Among key S&P sectors, materials lagged, while consumer discretionary led the gainers.
Energy stocks tumbled as commodities staged a broad selloff. Gold prices plunged to settle near $1,500 an ounce, dropping more than 20 percent from its record 2011 highs and putting it in bear market territory for the first time after 12 years of gains. Meanwhile, oil prices slumped to an eight-month low.
(Read More: No Shine: Gold Plunges Into Bear Market Territory)
"All four economic data points were pathetic – especially the consumer sentiment and retail sales reports," said Keith Bliss, senior vice president at Cuttone & Co. "But we're going to bob and weave here and probably finish only slightly lower…people are still nervous to really start layering in the big time short because you have the backstop of the Fed. There's also a fair amount of capital coming into our market from Europe and Asia."
On the economic front, retail sales unexpected contracted 0.4 percent in March, according to the Commerce Department, disappointing analysts who had expected a flat reading for the month.
Adding to woes, consumer sentiment tumbled to a nine-month low in April, with the The Thomson Reuters/University of Michigan's preliminary reading on the overall index of consumer sentiment falling to 72.3. Economists expected a reading of 78.5. The index stood at 78.6 last month.
And business inventories edged up just 0.1 percent in February, the weakest gain since June, according to the Commerce Department, missing expectations for an increase of 0.4 percent.
Meanwhile, producer prices recorded their biggest drop in 10 months, falling 0.6 percent in March as the cost of gasoline tumbled, according to the Labor Department, giving further reason for the Federal Reserve to maintain its accommodative monetary policy.
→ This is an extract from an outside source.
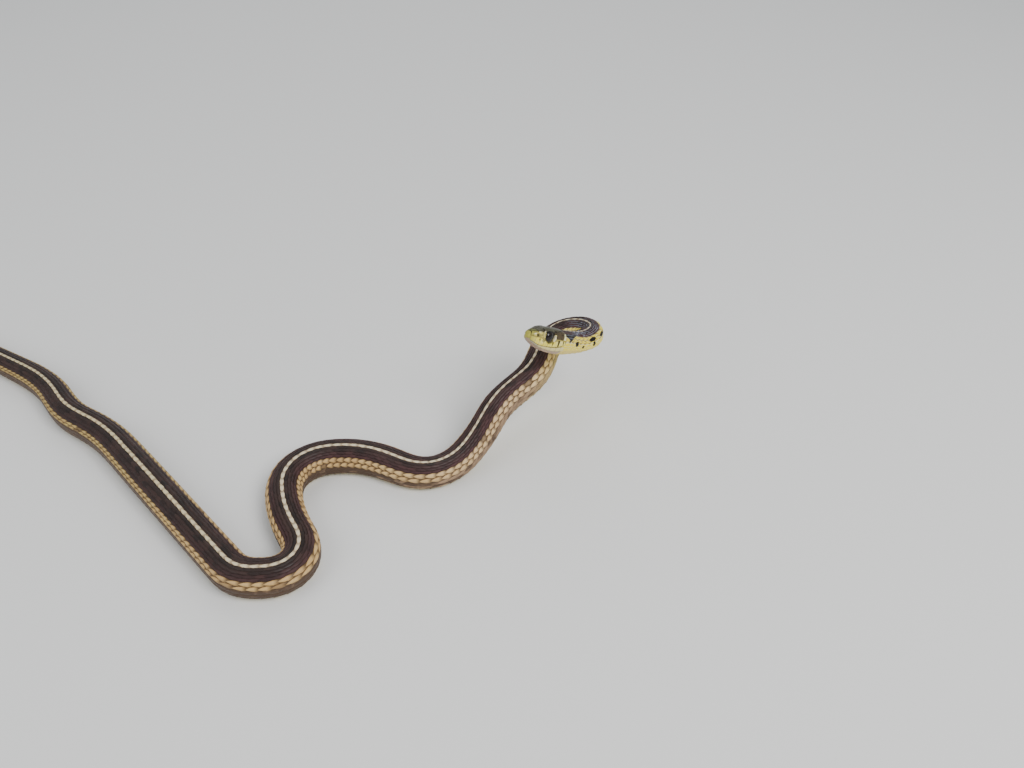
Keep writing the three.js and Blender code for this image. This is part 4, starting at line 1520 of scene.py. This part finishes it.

Economists surveyed by Reuters expected a decline of 0.2 percent.
Apple fell after RBC cut its target price on the iPhone maker to $550 from $600.
Yahoo edged higher after JPMorgan raised its target price on the Internet company to $26 from $22.
Rally Software soared nearly 30 percent in its market debut on the NYSE, after the company priced at $14, above the expected range.
In Europe, investors were cautious ahead of a two-day meeting between European Union finance ministers, at which Cyprus's 10 billion euro ($13 billion) bailout will be top of the agenda. The cost of Cyprus's bailout has ballooned and there are fears the aid promised to the country will be insufficient to help the Mediterranean country through a steep recession.
"The discussions on Cyprus's bailout program will once again highlight the severe damage being wrought on the economy and the Eurogroup's botched attempts at managing the crisis," Chris Scicluna, an economist at Daiwa Capital, said in a morning note.
Meanwhile, Tokyo's Nikkei 225 closed lower on Friday after Bank of Japan governor Haruhiko Kuroda acknowledged that his inflation target is flexible and said he was watching for signs that excess liquidity was causing bubbles in markets. South Korea'sKospifinished 1.3 percent down, as investors remained cautious over tensions with North Korea.